>> start
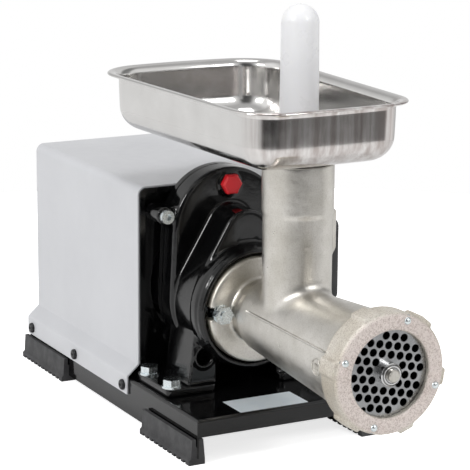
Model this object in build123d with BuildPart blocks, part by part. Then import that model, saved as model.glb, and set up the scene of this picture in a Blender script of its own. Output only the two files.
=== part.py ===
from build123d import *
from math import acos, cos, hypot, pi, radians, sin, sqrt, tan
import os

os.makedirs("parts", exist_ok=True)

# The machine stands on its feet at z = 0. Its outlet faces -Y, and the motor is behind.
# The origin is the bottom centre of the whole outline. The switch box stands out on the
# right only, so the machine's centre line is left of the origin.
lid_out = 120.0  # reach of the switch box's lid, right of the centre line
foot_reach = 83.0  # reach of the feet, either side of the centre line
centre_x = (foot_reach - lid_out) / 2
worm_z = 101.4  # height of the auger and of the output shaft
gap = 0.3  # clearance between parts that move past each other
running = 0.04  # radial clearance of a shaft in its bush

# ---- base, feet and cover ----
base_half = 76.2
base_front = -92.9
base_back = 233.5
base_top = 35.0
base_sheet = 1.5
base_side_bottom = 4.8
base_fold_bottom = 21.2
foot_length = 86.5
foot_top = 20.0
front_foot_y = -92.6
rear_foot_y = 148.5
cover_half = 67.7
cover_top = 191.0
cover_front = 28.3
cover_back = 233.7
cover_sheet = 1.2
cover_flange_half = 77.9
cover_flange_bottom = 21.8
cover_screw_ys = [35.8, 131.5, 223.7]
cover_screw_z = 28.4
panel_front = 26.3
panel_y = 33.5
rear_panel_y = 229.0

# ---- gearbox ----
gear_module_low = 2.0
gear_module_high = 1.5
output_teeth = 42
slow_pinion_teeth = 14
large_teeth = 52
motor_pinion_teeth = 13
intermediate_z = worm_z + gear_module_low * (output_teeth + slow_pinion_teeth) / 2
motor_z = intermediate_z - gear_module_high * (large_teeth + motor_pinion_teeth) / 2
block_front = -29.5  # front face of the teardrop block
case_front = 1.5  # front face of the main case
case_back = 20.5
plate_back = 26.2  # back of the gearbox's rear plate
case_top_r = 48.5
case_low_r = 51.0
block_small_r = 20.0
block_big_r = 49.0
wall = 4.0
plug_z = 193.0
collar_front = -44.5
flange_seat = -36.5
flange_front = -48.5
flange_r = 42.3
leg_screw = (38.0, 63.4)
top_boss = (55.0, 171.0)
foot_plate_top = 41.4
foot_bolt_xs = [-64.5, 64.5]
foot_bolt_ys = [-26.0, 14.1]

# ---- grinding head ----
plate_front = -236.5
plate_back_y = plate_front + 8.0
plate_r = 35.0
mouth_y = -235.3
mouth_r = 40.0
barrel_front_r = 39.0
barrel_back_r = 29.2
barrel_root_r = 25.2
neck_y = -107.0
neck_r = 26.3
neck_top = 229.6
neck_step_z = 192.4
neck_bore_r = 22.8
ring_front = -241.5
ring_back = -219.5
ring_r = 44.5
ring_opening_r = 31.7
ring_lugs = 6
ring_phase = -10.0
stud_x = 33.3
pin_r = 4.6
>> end
- [Task description]:
Write out the listing once more, matching it exactly.

- [Worked answer]:
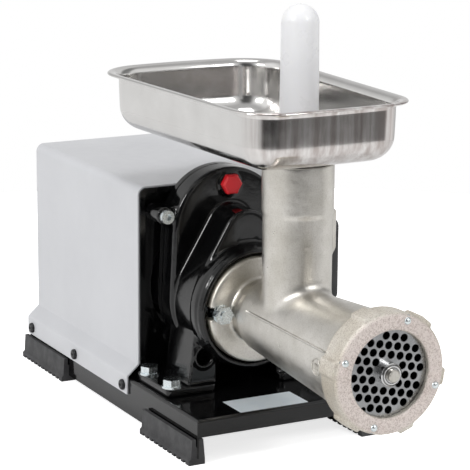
Model this object in build123d with BuildPart blocks, part by part. Then import that model, saved as model.glb, and set up the scene of this picture in a Blender script of its own. Output only the two files.
=== part.py ===
from build123d import *
from math import acos, cos, hypot, pi, radians, sin, sqrt, tan
import os

os.makedirs("parts", exist_ok=True)

# The machine stands on its feet at z = 0. Its outlet faces -Y, and the motor is behind.
# The origin is the bottom centre of the whole outline. The switch box stands out on the
# right only, so the machine's centre line is left of the origin.
lid_out = 120.0  # reach of the switch box's lid, right of the centre line
foot_reach = 83.0  # reach of the feet, either side of the centre line
centre_x = (foot_reach - lid_out) / 2
worm_z = 101.4  # height of the auger and of the output shaft
gap = 0.3  # clearance between parts that move past each other
running = 0.04  # radial clearance of a shaft in its bush

# ---- base, feet and cover ----
base_half = 76.2
base_front = -92.9
base_back = 233.5
base_top = 35.0
base_sheet = 1.5
base_side_bottom = 4.8
base_fold_bottom = 21.2
foot_length = 86.5
foot_top = 20.0
front_foot_y = -92.6
rear_foot_y = 148.5
cover_half = 67.7
cover_top = 191.0
cover_front = 28.3
cover_back = 233.7
cover_sheet = 1.2
cover_flange_half = 77.9
cover_flange_bottom = 21.8
cover_screw_ys = [35.8, 131.5, 223.7]
cover_screw_z = 28.4
panel_front = 26.3
panel_y = 33.5
rear_panel_y = 229.0

# ---- gearbox ----
gear_module_low = 2.0
gear_module_high = 1.5
output_teeth = 42
slow_pinion_teeth = 14
large_teeth = 52
motor_pinion_teeth = 13
intermediate_z = worm_z + gear_module_low * (output_teeth + slow_pinion_teeth) / 2
motor_z = intermediate_z - gear_module_high * (large_teeth + motor_pinion_teeth) / 2
block_front = -29.5  # front face of the teardrop block
case_front = 1.5  # front face of the main case
case_back = 20.5
plate_back = 26.2  # back of the gearbox's rear plate
case_top_r = 48.5
case_low_r = 51.0
block_small_r = 20.0
block_big_r = 49.0
wall = 4.0
plug_z = 193.0
collar_front = -44.5
flange_seat = -36.5
flange_front = -48.5
flange_r = 42.3
leg_screw = (38.0, 63.4)
top_boss = (55.0, 171.0)
foot_plate_top = 41.4
foot_bolt_xs = [-64.5, 64.5]
foot_bolt_ys = [-26.0, 14.1]

# ---- grinding head ----
plate_front = -236.5
plate_back_y = plate_front + 8.0
plate_r = 35.0
mouth_y = -235.3
mouth_r = 40.0
barrel_front_r = 39.0
barrel_back_r = 29.2
barrel_root_r = 25.2
neck_y = -107.0
neck_r = 26.3
neck_top = 229.6
neck_step_z = 192.4
neck_bore_r = 22.8
ring_front = -241.5
ring_back = -219.5
ring_r = 44.5
ring_opening_r = 31.7
ring_lugs = 6
ring_phase = -10.0
stud_x = 33.3
pin_r = 4.6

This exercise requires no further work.